> [Set task] Locate the line that contains "const legPlug = LEG_RADIUS" in the entries below, then repeat it and every following line through the line that contains "obj.matrix_parent_inverse = Matrix.Identity(4)", exactly, and no others.

> [Material to process]
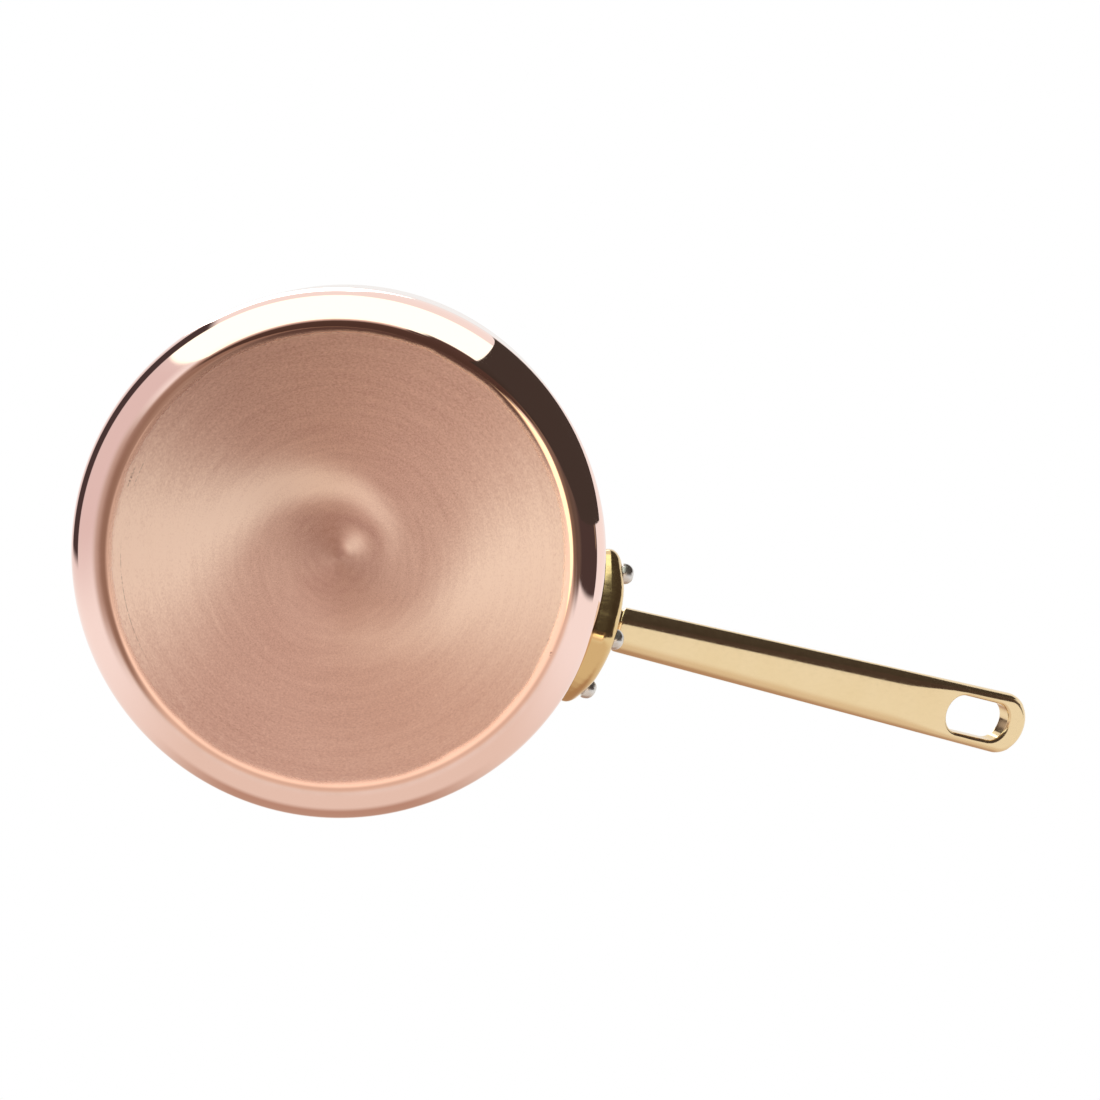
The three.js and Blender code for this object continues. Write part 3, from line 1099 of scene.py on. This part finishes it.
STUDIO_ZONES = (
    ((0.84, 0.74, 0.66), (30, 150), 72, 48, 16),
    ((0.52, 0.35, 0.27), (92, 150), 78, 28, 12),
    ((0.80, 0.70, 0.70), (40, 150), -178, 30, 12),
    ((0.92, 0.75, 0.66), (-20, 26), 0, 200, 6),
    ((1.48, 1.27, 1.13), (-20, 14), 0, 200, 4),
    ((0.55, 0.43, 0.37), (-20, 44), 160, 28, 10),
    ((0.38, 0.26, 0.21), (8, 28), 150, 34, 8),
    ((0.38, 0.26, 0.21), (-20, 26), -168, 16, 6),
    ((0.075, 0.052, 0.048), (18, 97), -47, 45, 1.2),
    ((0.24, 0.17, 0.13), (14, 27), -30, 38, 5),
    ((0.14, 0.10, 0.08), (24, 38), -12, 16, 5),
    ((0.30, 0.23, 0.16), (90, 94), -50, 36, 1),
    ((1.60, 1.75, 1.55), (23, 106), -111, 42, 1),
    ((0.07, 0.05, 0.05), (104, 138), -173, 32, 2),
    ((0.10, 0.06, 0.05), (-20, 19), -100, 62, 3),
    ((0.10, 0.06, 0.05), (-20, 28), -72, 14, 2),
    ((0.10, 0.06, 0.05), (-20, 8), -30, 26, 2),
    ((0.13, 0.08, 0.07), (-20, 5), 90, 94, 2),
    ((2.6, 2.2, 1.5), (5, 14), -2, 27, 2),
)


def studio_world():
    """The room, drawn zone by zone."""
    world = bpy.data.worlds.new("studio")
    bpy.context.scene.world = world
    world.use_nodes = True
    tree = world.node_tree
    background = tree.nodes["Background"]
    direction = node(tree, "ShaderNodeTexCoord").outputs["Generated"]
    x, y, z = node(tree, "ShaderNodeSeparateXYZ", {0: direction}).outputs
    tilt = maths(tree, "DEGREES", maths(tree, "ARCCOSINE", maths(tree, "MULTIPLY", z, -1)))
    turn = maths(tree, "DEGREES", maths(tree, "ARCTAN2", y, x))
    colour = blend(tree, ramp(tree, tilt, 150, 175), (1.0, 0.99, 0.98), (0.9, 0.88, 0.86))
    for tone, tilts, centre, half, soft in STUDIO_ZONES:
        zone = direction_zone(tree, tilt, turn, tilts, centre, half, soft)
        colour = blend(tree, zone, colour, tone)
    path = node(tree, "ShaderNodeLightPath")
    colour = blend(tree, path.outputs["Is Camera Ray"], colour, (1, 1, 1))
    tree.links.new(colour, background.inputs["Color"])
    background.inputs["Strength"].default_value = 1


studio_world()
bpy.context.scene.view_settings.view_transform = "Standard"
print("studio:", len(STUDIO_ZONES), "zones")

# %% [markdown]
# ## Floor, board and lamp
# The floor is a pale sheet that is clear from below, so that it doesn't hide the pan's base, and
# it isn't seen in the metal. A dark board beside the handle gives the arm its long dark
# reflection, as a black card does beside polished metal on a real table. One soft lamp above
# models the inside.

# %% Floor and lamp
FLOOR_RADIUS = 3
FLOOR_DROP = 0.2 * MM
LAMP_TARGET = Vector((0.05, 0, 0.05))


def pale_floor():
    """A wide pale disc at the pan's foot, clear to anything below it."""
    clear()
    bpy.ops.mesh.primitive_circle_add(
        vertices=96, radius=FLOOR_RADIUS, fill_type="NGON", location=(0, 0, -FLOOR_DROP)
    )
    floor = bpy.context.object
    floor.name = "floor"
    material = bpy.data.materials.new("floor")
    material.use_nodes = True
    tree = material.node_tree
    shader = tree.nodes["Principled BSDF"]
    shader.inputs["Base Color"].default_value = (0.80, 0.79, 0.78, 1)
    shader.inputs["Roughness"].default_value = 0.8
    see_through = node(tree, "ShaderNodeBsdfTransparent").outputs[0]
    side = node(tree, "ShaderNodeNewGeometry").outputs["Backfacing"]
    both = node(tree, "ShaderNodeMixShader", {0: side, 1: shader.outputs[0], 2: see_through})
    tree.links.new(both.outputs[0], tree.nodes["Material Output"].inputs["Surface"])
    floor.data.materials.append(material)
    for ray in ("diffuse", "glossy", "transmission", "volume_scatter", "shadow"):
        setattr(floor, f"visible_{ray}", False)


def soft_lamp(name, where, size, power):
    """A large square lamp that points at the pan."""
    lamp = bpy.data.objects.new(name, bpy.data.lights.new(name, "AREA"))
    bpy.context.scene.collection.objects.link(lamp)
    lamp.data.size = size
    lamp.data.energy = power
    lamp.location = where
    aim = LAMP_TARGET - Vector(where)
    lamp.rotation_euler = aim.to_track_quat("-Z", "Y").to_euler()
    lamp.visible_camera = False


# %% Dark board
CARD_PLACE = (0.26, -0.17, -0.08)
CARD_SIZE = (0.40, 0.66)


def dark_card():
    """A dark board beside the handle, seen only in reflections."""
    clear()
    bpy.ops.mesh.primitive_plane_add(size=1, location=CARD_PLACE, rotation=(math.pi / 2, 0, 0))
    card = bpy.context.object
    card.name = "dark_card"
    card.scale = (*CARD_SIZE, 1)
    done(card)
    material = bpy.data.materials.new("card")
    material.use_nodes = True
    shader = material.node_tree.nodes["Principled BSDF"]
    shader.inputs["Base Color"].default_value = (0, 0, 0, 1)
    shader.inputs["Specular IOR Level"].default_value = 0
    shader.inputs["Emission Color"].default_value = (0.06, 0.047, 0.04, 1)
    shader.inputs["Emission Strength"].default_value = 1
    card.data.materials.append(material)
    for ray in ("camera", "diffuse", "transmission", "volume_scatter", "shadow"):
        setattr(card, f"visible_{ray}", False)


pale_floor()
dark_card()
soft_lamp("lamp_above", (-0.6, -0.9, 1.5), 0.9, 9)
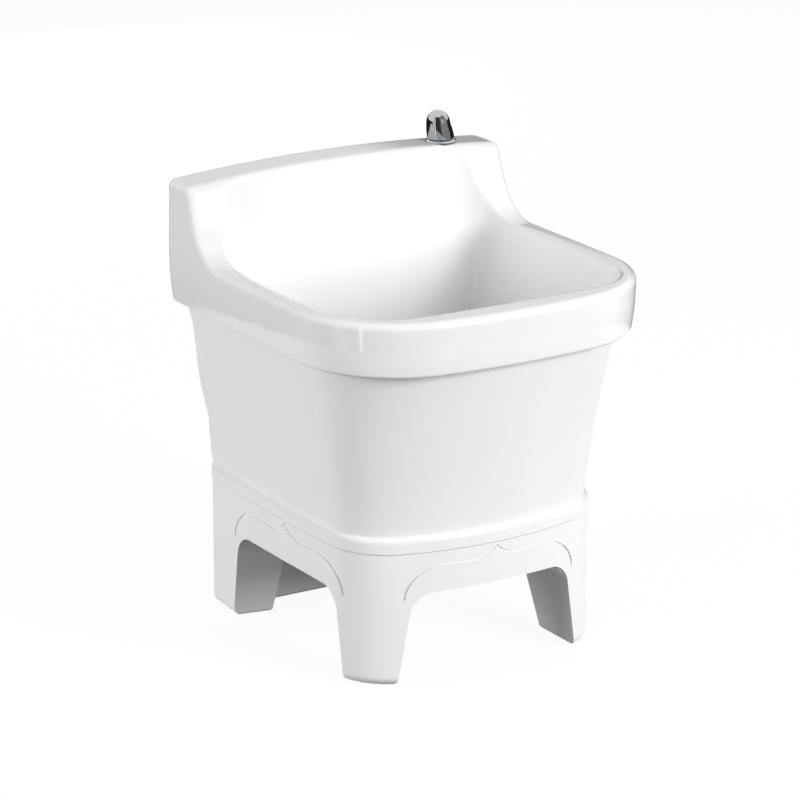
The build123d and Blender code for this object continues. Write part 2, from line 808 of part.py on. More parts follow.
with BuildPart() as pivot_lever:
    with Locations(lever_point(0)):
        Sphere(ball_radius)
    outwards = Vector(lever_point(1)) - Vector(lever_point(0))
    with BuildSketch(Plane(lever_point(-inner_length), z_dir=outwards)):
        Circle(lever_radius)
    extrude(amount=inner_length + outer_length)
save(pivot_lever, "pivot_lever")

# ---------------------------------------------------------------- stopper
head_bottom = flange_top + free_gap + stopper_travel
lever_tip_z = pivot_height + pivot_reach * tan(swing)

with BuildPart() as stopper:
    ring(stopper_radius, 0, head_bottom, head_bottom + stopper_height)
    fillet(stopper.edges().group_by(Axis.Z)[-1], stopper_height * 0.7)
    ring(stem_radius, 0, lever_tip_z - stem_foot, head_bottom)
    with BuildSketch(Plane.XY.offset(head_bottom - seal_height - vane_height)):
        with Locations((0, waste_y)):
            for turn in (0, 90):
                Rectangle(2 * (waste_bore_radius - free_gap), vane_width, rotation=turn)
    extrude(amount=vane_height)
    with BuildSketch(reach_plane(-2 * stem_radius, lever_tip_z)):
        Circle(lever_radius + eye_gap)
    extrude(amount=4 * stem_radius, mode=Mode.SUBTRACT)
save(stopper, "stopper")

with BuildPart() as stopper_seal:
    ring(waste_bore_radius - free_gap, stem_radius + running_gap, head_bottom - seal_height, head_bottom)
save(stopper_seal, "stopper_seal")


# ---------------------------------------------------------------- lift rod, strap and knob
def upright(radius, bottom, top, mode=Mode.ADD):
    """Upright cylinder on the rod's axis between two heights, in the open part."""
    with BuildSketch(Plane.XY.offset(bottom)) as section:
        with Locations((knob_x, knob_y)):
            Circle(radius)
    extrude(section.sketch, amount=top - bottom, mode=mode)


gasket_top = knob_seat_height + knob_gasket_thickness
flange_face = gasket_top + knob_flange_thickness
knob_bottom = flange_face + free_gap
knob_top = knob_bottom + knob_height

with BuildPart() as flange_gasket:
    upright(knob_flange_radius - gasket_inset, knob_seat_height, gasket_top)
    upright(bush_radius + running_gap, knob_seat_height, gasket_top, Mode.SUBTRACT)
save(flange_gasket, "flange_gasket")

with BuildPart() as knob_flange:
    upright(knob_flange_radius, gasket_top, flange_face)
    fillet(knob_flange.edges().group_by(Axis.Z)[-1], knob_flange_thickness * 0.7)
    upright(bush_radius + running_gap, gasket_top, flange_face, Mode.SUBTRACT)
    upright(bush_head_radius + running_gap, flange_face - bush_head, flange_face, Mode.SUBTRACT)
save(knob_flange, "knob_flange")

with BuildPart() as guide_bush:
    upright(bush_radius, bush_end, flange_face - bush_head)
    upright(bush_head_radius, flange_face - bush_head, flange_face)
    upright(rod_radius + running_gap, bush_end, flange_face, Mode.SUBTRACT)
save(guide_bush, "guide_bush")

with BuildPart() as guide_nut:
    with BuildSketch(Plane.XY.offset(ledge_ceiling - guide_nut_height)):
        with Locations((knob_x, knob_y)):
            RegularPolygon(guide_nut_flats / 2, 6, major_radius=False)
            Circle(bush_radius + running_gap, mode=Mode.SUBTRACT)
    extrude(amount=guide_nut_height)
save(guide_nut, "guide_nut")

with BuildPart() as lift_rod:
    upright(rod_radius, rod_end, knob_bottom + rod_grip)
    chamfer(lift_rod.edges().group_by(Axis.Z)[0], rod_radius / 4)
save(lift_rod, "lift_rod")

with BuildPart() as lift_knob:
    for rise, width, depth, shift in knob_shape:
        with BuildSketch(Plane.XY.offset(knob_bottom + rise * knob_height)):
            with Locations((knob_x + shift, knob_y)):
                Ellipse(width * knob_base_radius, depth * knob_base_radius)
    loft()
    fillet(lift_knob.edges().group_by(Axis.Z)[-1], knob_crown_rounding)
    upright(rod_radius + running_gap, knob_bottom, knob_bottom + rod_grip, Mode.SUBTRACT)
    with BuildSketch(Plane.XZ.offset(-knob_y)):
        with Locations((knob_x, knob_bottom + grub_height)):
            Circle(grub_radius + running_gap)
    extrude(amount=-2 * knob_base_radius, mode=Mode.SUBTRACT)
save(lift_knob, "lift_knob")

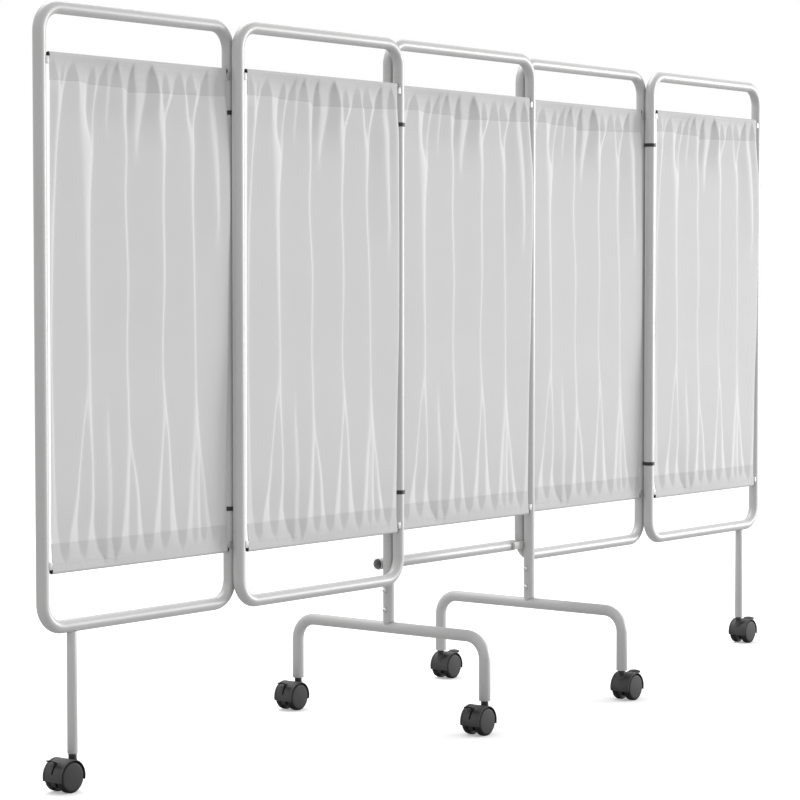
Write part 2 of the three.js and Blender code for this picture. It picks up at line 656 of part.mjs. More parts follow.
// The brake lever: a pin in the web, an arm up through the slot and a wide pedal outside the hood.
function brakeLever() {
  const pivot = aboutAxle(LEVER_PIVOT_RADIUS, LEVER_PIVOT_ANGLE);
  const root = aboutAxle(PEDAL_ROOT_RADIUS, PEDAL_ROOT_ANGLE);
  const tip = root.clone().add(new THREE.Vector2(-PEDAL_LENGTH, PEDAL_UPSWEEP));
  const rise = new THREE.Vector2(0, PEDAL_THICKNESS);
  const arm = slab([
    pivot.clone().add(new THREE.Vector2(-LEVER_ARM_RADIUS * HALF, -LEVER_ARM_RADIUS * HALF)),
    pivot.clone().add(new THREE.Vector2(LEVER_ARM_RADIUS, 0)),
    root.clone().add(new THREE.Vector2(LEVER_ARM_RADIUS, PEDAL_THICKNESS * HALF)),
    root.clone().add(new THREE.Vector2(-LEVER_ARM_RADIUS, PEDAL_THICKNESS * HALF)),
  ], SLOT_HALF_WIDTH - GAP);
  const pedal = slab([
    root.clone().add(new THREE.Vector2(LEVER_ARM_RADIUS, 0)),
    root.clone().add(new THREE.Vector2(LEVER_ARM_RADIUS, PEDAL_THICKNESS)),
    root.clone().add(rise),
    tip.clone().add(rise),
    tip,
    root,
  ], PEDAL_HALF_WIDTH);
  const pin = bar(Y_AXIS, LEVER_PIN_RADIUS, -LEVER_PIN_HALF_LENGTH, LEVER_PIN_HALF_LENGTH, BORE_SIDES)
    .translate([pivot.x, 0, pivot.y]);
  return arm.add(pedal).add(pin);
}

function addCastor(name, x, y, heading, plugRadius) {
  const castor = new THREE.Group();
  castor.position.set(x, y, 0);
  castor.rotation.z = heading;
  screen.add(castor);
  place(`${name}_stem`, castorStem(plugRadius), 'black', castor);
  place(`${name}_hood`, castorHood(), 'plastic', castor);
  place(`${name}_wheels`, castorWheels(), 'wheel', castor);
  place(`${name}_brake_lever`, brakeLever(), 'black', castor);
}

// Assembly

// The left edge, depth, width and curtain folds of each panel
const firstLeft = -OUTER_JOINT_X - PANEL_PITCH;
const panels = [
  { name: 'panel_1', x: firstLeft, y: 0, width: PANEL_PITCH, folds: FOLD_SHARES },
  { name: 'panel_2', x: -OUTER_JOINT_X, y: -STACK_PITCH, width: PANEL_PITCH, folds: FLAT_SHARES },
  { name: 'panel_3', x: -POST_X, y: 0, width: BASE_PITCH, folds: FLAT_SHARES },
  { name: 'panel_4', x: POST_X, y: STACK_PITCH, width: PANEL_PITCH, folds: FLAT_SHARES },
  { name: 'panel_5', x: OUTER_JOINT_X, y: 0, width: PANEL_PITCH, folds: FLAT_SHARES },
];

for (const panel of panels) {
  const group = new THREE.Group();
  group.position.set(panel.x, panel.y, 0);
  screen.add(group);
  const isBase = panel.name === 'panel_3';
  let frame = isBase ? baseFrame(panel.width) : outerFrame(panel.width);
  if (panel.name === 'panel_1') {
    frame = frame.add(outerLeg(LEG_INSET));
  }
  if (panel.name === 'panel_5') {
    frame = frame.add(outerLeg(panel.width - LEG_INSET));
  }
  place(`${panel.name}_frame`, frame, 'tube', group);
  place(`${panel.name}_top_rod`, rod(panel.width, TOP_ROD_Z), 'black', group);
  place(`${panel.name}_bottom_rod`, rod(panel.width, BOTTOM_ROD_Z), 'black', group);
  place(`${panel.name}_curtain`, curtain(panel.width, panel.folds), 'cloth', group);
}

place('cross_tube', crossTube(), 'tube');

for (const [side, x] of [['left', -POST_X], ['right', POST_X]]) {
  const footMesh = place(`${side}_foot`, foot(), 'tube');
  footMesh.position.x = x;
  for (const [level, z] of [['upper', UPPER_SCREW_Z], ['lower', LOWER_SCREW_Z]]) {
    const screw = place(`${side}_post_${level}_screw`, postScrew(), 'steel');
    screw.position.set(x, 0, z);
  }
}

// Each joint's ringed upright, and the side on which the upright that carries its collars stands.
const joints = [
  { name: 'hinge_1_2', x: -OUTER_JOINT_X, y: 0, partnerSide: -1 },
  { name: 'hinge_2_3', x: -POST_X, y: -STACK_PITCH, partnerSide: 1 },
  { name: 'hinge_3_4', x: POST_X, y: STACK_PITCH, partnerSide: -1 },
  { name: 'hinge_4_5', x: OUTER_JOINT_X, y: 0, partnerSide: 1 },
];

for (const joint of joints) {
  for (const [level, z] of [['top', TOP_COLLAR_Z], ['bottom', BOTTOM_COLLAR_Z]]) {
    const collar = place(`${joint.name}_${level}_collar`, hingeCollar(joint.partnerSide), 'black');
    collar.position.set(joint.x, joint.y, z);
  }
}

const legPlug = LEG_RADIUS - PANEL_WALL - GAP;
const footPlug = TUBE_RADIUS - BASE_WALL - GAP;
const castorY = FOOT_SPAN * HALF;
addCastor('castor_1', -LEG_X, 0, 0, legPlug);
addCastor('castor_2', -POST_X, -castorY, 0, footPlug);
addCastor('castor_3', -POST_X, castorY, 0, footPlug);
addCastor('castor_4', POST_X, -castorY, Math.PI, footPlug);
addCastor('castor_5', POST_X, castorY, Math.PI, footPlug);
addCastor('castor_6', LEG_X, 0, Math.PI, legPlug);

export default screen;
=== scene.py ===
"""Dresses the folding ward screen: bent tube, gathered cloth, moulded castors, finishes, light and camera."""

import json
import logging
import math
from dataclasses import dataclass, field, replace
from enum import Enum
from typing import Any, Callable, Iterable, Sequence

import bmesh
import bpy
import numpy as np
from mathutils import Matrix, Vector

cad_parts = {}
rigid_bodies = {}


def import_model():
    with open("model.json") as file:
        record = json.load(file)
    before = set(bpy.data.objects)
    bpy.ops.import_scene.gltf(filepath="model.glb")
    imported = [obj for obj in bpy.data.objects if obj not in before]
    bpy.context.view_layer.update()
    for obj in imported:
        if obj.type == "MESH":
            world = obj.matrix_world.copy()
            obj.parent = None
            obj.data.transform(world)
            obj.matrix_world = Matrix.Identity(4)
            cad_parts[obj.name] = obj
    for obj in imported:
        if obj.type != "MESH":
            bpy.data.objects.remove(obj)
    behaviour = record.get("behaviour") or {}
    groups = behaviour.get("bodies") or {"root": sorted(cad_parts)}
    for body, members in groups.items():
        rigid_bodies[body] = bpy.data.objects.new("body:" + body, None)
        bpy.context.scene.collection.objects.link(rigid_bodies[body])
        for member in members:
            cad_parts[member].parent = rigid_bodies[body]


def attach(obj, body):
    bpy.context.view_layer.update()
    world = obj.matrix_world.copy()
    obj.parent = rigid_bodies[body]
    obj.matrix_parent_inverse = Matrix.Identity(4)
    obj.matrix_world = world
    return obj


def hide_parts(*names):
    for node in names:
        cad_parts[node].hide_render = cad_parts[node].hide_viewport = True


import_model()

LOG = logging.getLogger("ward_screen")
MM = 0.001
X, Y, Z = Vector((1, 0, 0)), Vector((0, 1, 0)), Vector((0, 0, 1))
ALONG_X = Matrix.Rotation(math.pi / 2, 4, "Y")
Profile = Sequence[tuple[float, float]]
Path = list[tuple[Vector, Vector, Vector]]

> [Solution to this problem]
const legPlug = LEG_RADIUS - PANEL_WALL - GAP;
const footPlug = TUBE_RADIUS - BASE_WALL - GAP;
const castorY = FOOT_SPAN * HALF;
addCastor('castor_1', -LEG_X, 0, 0, legPlug);
addCastor('castor_2', -POST_X, -castorY, 0, footPlug);
addCastor('castor_3', -POST_X, castorY, 0, footPlug);
addCastor('castor_4', POST_X, -castorY, Math.PI, footPlug);
addCastor('castor_5', POST_X, castorY, Math.PI, footPlug);
addCastor('castor_6', LEG_X, 0, Math.PI, legPlug);

export default screen;
=== scene.py ===
"""Dresses the folding ward screen: bent tube, gathered cloth, moulded castors, finishes, light and camera."""

import json
import logging
import math
from dataclasses import dataclass, field, replace
from enum import Enum
from typing import Any, Callable, Iterable, Sequence

import bmesh
import bpy
import numpy as np
from mathutils import Matrix, Vector

cad_parts = {}
rigid_bodies = {}


def import_model():
    with open("model.json") as file:
        record = json.load(file)
    before = set(bpy.data.objects)
    bpy.ops.import_scene.gltf(filepath="model.glb")
    imported = [obj for obj in bpy.data.objects if obj not in before]
    bpy.context.view_layer.update()
    for obj in imported:
        if obj.type == "MESH":
            world = obj.matrix_world.copy()
            obj.parent = None
            obj.data.transform(world)
            obj.matrix_world = Matrix.Identity(4)
            cad_parts[obj.name] = obj
    for obj in imported:
        if obj.type != "MESH":
            bpy.data.objects.remove(obj)
    behaviour = record.get("behaviour") or {}
    groups = behaviour.get("bodies") or {"root": sorted(cad_parts)}
    for body, members in groups.items():
        rigid_bodies[body] = bpy.data.objects.new("body:" + body, None)
        bpy.context.scene.collection.objects.link(rigid_bodies[body])
        for member in members:
            cad_parts[member].parent = rigid_bodies[body]


def attach(obj, body):
    bpy.context.view_layer.update()
    world = obj.matrix_world.copy()
    obj.parent = rigid_bodies[body]
    obj.matrix_parent_inverse = Matrix.Identity(4)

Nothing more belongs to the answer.